College golf has received some criticism in the recent past. Earlier this year in Golf Digest, an article by Hank Haney suggested golfers who aspired to be the world's best players might be better served by not playing college golf. Agree or disagree with the premise, it ultimately got people thinking about ways to make college golf more attractive.

To make college golf more attractive to casual golf fans, something radical probably is in order. The current scoring format for college tournaments—play five players/count four scores—simply is too confusing for anyone but but friends and family members of current college golfers to stay interested. I've covered the college beat since 1997, and I still have trouble figuring out where everything stands during the course of a tournament. It's the single biggest negative the sport has. Creating a championship structure, then, that doesn't rely on that format is a move forward.

Consider this past June's NCAA Championship. Media accounts around the country detailed Stanford's victory. Forgotten in most pieces, though, were how other teams fared. Do you remember who finished tied for third? Charlotte and Lamar. How about who finished fifth? Coastal Carolina. Each had its best finish in school history, yet only the small universe of people familiar with college golf understand how good a performance each school had. Not casual fans at any rate.

Casual fans can, however, identify with the idea of Charlotte, Lamar and Coastal Carolina advancing to the "Elite Eight" or reaching the semifinals before being knocked out of the NCAA tournament by eventual champion Stanford. So too can the mainstream media.

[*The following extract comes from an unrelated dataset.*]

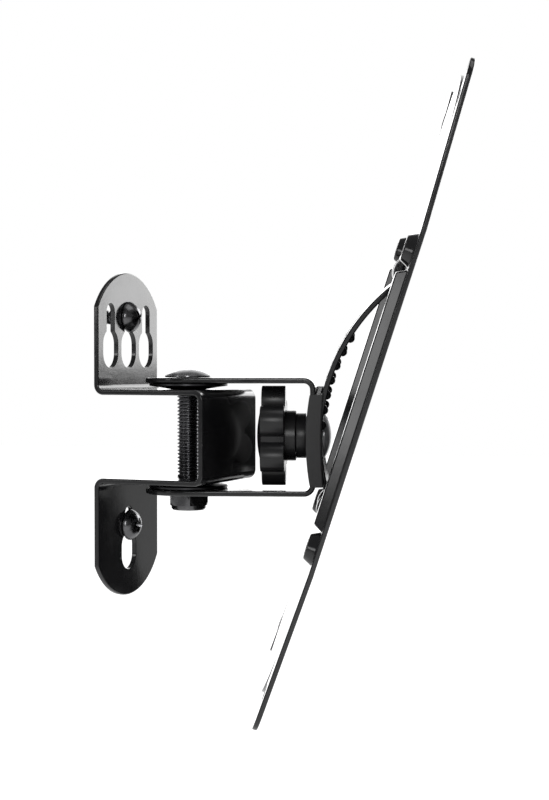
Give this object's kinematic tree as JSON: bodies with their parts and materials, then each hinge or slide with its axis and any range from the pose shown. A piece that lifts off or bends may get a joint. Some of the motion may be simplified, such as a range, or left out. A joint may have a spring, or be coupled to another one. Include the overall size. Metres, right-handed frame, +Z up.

Indeed, the potential for more media coverage, whether print or electronic, of college golf is no small reason to consider changing the format. After all, college golf struggles to get its championship televised live despite the existence of national cable network devoted to golf and two national cable networks devoted to college sports.

There are questions remaining regarding the details of implementing the new plans (how do you score individual matches, what happens if there's a tie, etc.). Thankfully the golf committee isn't letting such minutiae bog things down just yet. These are things that can be worked out. The bigger issue now is whether the Division I women's golf committee will follow the men's lead and consider changing the structure of the women's championship. Having the champion of college golf determined one way for the men and one way for the women would be a bit disjointed to say the least.

Ultimately, all the proposals will have to go through the NCAA's multi-level approval process, with no guarantee that they'll come out the same way they came in. Still, that we've gotten to this point says a lot for the fact that the powers that be in college golf are determined to look to the future.

How would you make the NCAA Championship better? It's a question you can never stop trying to answer.